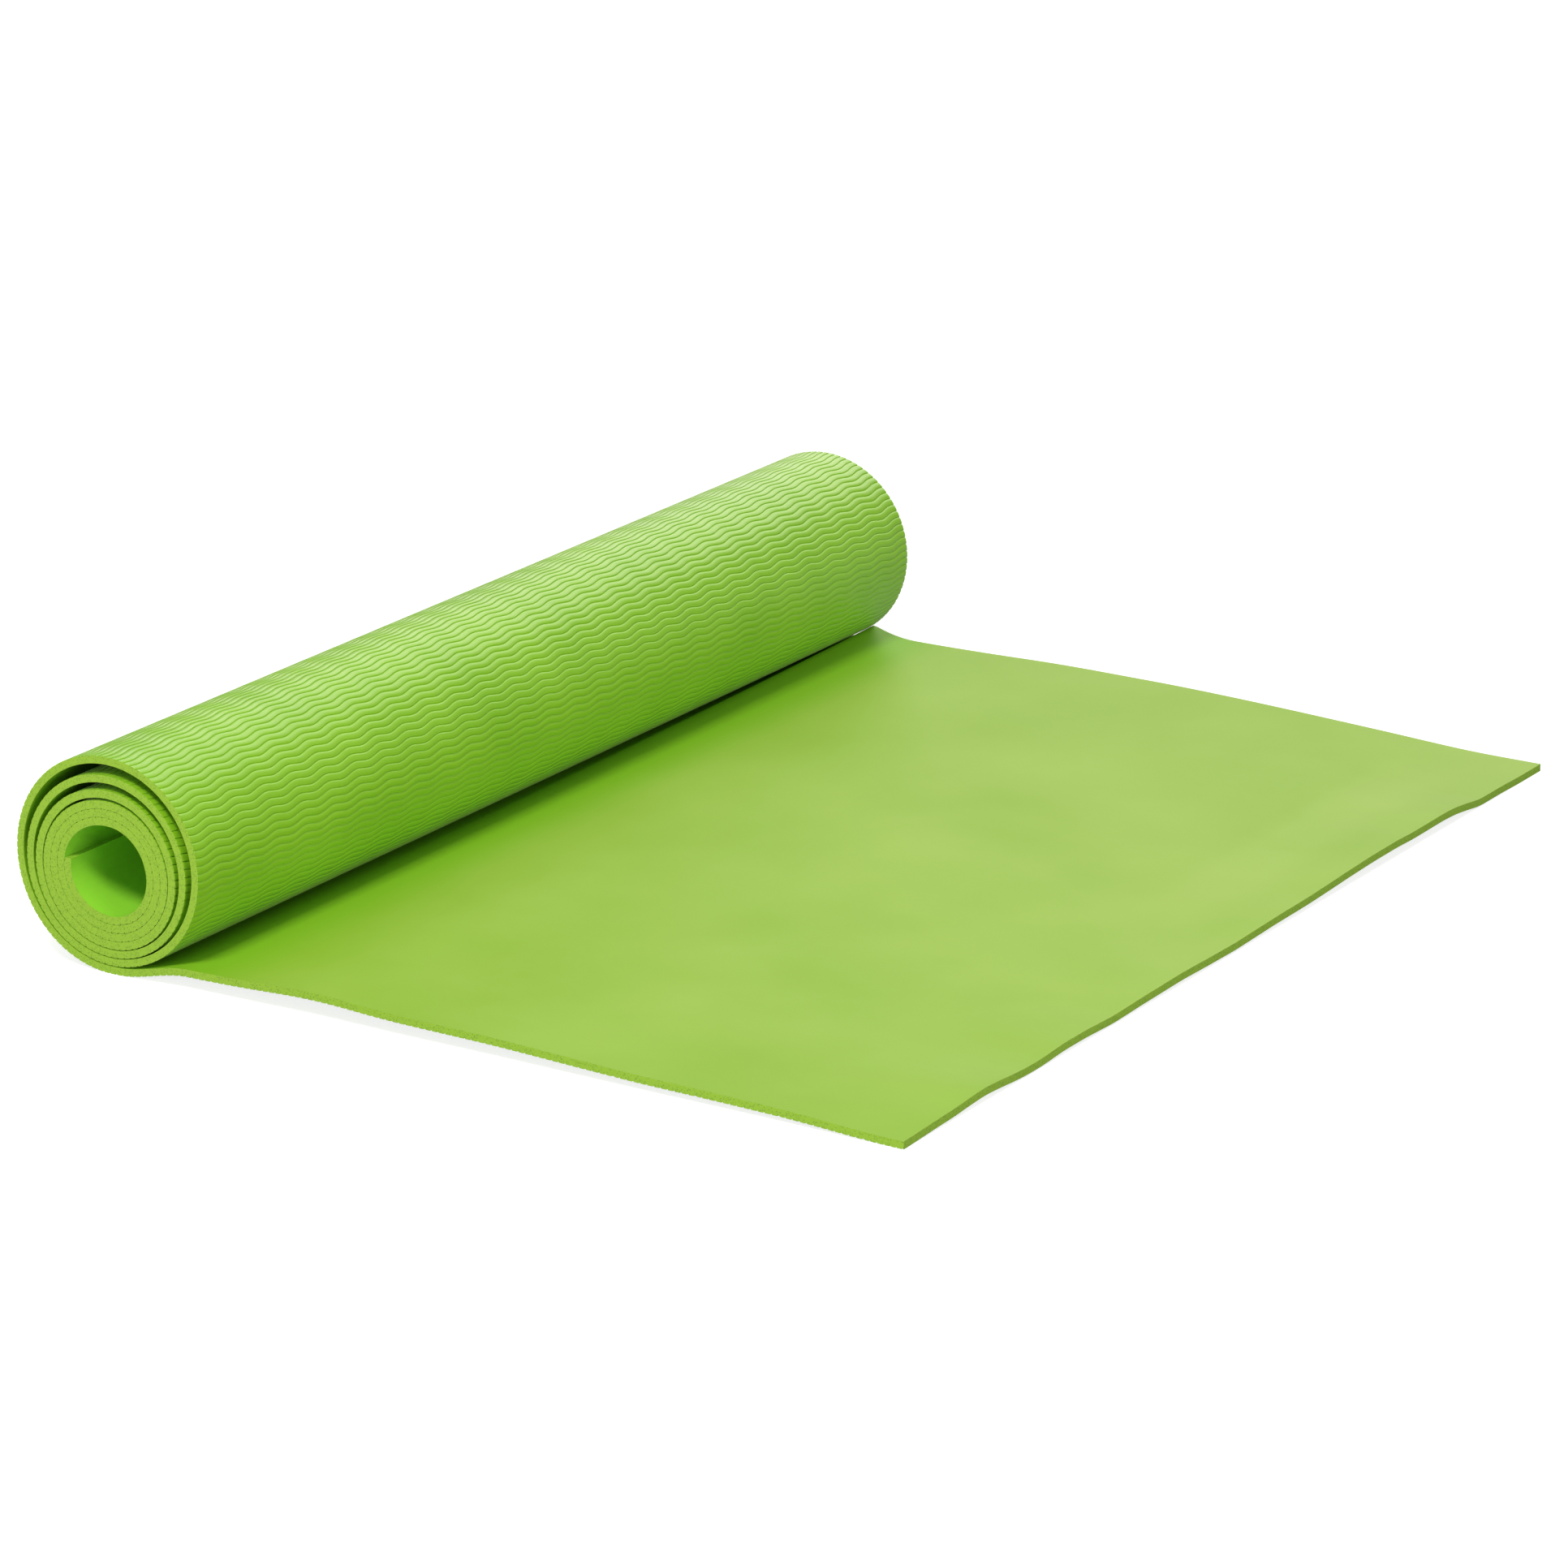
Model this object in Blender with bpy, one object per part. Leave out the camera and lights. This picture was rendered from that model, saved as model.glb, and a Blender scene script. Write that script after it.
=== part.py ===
"""A yoga mat, part rolled up: a flat stretch lies on the floor and the rest is wound on itself.

The mat is a laminate of three bonded layers: a smooth foam face on top, a woven scrim inside
and a foam base underneath. It bends, so each layer is cut where the model bends: at the lines
along which the outermost turn opens when the mat is unrolled, and along which its free end lifts.

Metres, +Z up. The origin is on the floor, under the middle of the whole mat. X runs from the
roll to the free end, and Y runs across the mat.
"""

import math

import bmesh
import bpy
from mathutils import Vector

# The sheet
MAT_LENGTH = 1.73
MAT_WIDTH = 0.61
BASE_THICKNESS = 0.0013
SCRIM_THICKNESS = 0.0005
FACE_THICKNESS = 0.0011
BOND_LINE = 0.0003

# How much of the sheet lies flat. The roll takes up the rest of it
LAID_LENGTH = 0.4

# The roll: its turns lie on each other at the bottom, and the outer ones stand off above the
# next turn and beside it, on the side of the free end
BORE_DIAMETER = 0.0415
TURN_CLEARANCE = 0.0003
SLACK_ABOVE = (0.0047, 0.003, 0.0011)
SLACK_BESIDE = (0.0013, 0.0008)
SLACK_CHANGE_SHARE = 0.25
FACETS_PER_TURN = 60
LEAST_TURN_SHARE = 1e-9

# The lines along which the mat bends
OPENING_STRIPS = 11
END_STRIPS = 3
END_STRIP_LENGTH = 0.04
HINGE_GAP = 0.0003

# Worked out from the sizes above
FULL_TURN = 2 * math.pi
SHEET_THICKNESS = BASE_THICKNESS + SCRIM_THICKNESS + FACE_THICKNESS + 2 * BOND_LINE
TURN_PITCH = SHEET_THICKNESS + TURN_CLEARANCE
BEND_ANGLE = FULL_TURN / (OPENING_STRIPS + 1)

# Each layer's lower and upper face, as heights over the underside of the sheet
SCRIM_BOTTOM = BASE_THICKNESS + BOND_LINE
FACE_BOTTOM = SCRIM_BOTTOM + SCRIM_THICKNESS + BOND_LINE
LAYERS = {
    "ribbed_base": (0, BASE_THICKNESS),
    "scrim": (SCRIM_BOTTOM, SCRIM_BOTTOM + SCRIM_THICKNESS),
    "smooth_face": (FACE_BOTTOM, SHEET_THICKNESS),
}

# Colour, roughness and metallic value of each layer
FINISHES = {
    "ribbed_base": ((0.205, 0.462, 0.028, 1), 0.62, 0),
    "scrim": ((0.72, 0.75, 0.62, 1), 0.9, 0),
    "smooth_face": ((0.366, 0.578, 0.112, 1), 0.55, 0),
}


def slack(turn, steps):
    """How far the turns wound so far have drawn in. Each step is taken around a whole turn."""
    drawn = 0
    for whole, step in enumerate(steps, start=1):
        share = (turn - whole) / SLACK_CHANGE_SHARE + 1 / 2
        share = min(max(share, 0), 1)
        drawn += step * share * share * (3 - 2 * share)
    return drawn


def radius_of(turns):
    """The radius at which the sheet starts to wind, for a roll with this many turns round its bore."""
    # Both walls of the bore's last turn are counted down from the outside of the roll
    windings = (2 * turns - 1) * TURN_PITCH + 2 * SHEET_THICKNESS + sum(SLACK_ABOVE)
    return (BORE_DIAMETER + windings) / 2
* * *
- Short problem
Repeat the preceding lines exactly, please, every one of them.

- Final result
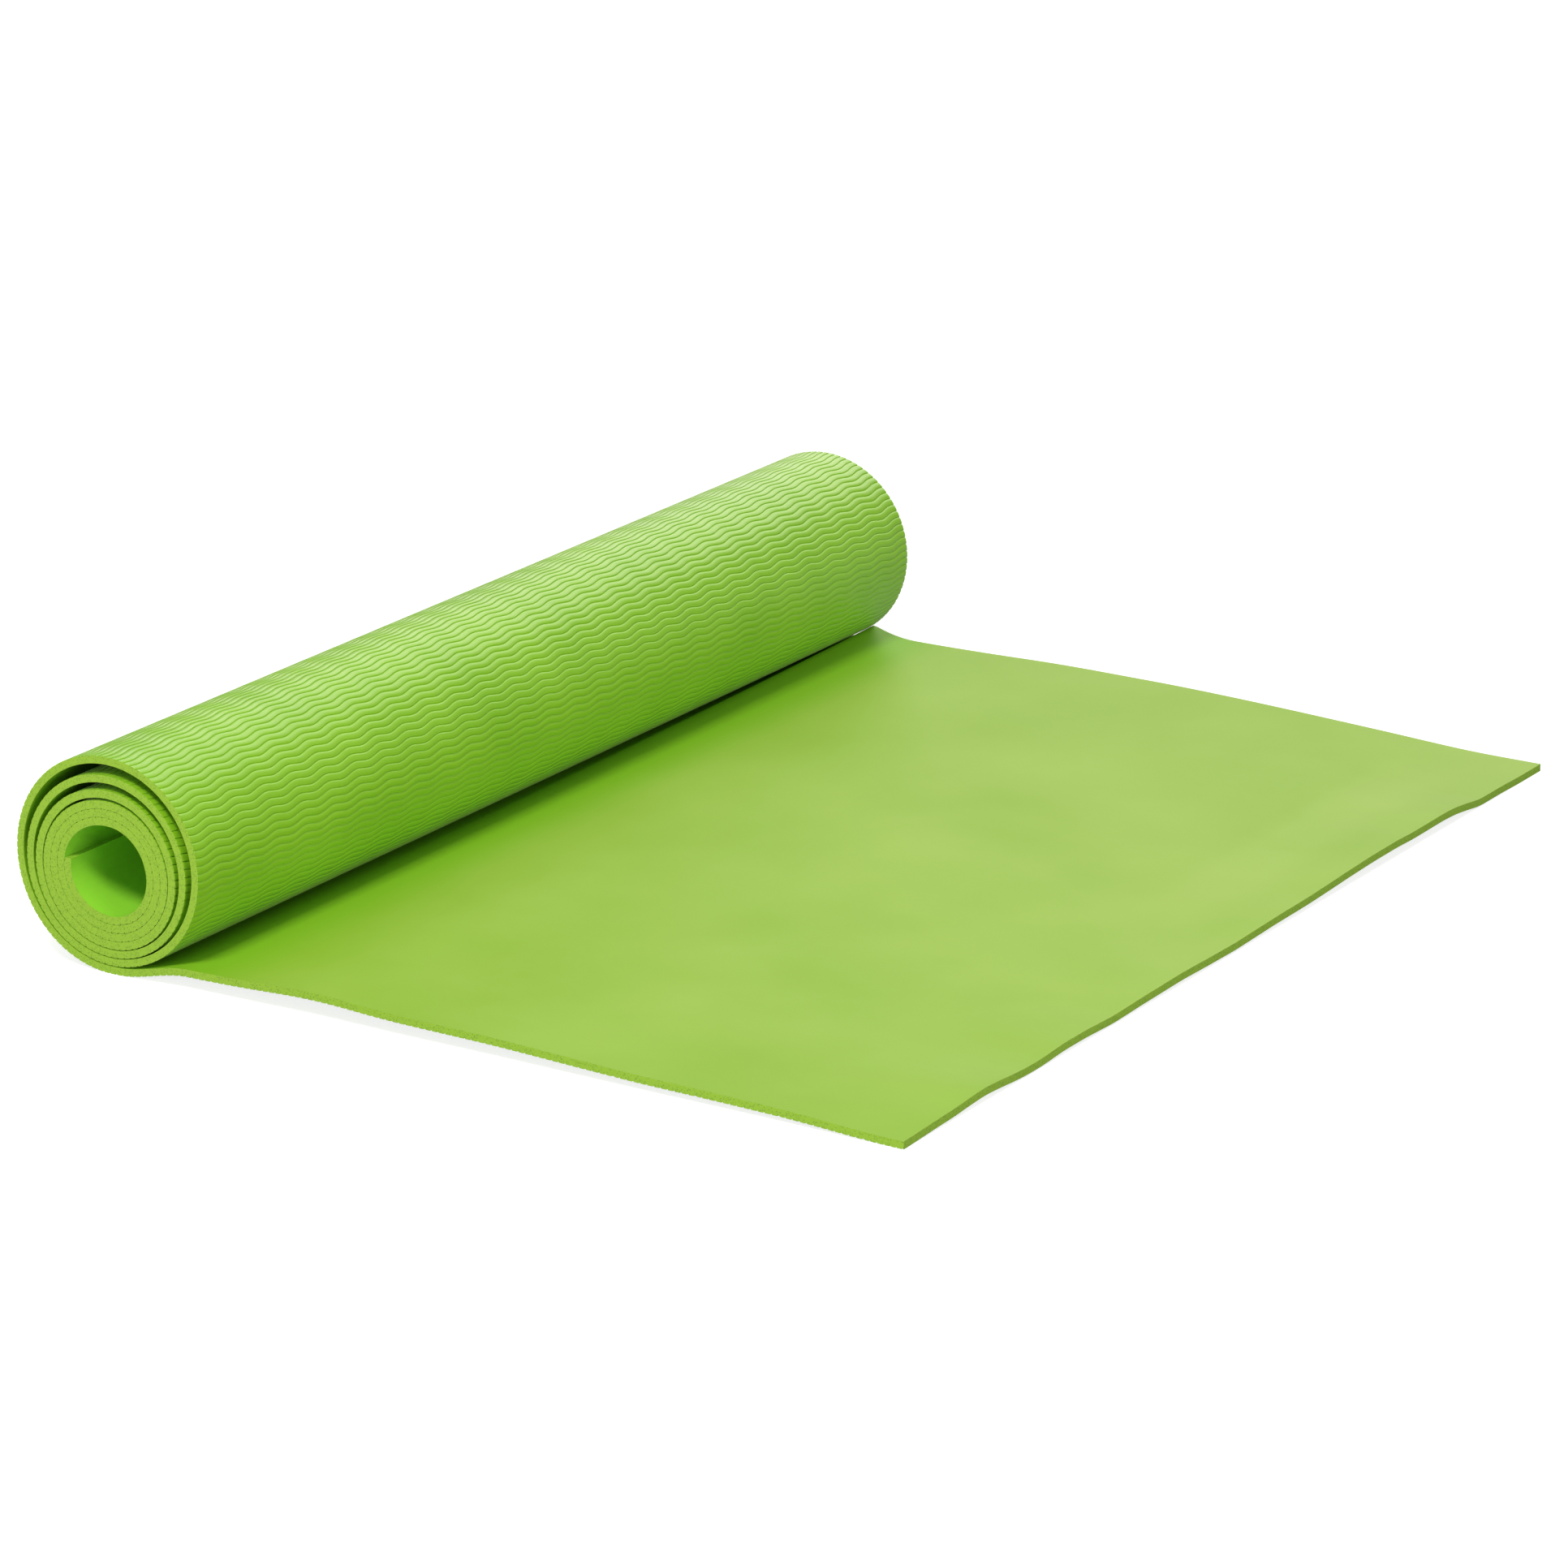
Model this object in Blender with bpy, one object per part. Leave out the camera and lights. This picture was rendered from that model, saved as model.glb, and a Blender scene script. Write that script after it.
=== part.py ===
"""A yoga mat, part rolled up: a flat stretch lies on the floor and the rest is wound on itself.

The mat is a laminate of three bonded layers: a smooth foam face on top, a woven scrim inside
and a foam base underneath. It bends, so each layer is cut where the model bends: at the lines
along which the outermost turn opens when the mat is unrolled, and along which its free end lifts.

Metres, +Z up. The origin is on the floor, under the middle of the whole mat. X runs from the
roll to the free end, and Y runs across the mat.
"""

import math

import bmesh
import bpy
from mathutils import Vector

# The sheet
MAT_LENGTH = 1.73
MAT_WIDTH = 0.61
BASE_THICKNESS = 0.0013
SCRIM_THICKNESS = 0.0005
FACE_THICKNESS = 0.0011
BOND_LINE = 0.0003

# How much of the sheet lies flat. The roll takes up the rest of it
LAID_LENGTH = 0.4

# The roll: its turns lie on each other at the bottom, and the outer ones stand off above the
# next turn and beside it, on the side of the free end
BORE_DIAMETER = 0.0415
TURN_CLEARANCE = 0.0003
SLACK_ABOVE = (0.0047, 0.003, 0.0011)
SLACK_BESIDE = (0.0013, 0.0008)
SLACK_CHANGE_SHARE = 0.25
FACETS_PER_TURN = 60
LEAST_TURN_SHARE = 1e-9

# The lines along which the mat bends
OPENING_STRIPS = 11
END_STRIPS = 3
END_STRIP_LENGTH = 0.04
HINGE_GAP = 0.0003

# Worked out from the sizes above
FULL_TURN = 2 * math.pi
SHEET_THICKNESS = BASE_THICKNESS + SCRIM_THICKNESS + FACE_THICKNESS + 2 * BOND_LINE
TURN_PITCH = SHEET_THICKNESS + TURN_CLEARANCE
BEND_ANGLE = FULL_TURN / (OPENING_STRIPS + 1)

# Each layer's lower and upper face, as heights over the underside of the sheet
SCRIM_BOTTOM = BASE_THICKNESS + BOND_LINE
FACE_BOTTOM = SCRIM_BOTTOM + SCRIM_THICKNESS + BOND_LINE
LAYERS = {
    "ribbed_base": (0, BASE_THICKNESS),
    "scrim": (SCRIM_BOTTOM, SCRIM_BOTTOM + SCRIM_THICKNESS),
    "smooth_face": (FACE_BOTTOM, SHEET_THICKNESS),
}

# Colour, roughness and metallic value of each layer
FINISHES = {
    "ribbed_base": ((0.205, 0.462, 0.028, 1), 0.62, 0),
    "scrim": ((0.72, 0.75, 0.62, 1), 0.9, 0),
    "smooth_face": ((0.366, 0.578, 0.112, 1), 0.55, 0),
}


def slack(turn, steps):
    """How far the turns wound so far have drawn in. Each step is taken around a whole turn."""
    drawn = 0
    for whole, step in enumerate(steps, start=1):
        share = (turn - whole) / SLACK_CHANGE_SHARE + 1 / 2
        share = min(max(share, 0), 1)
        drawn += step * share * share * (3 - 2 * share)
    return drawn


def radius_of(turns):
    """The radius at which the sheet starts to wind, for a roll with this many turns round its bore."""
    # Both walls of the bore's last turn are counted down from the outside of the roll
    windings = (2 * turns - 1) * TURN_PITCH + 2 * SHEET_THICKNESS + sum(SLACK_ABOVE)
    return (BORE_DIAMETER + windings) / 2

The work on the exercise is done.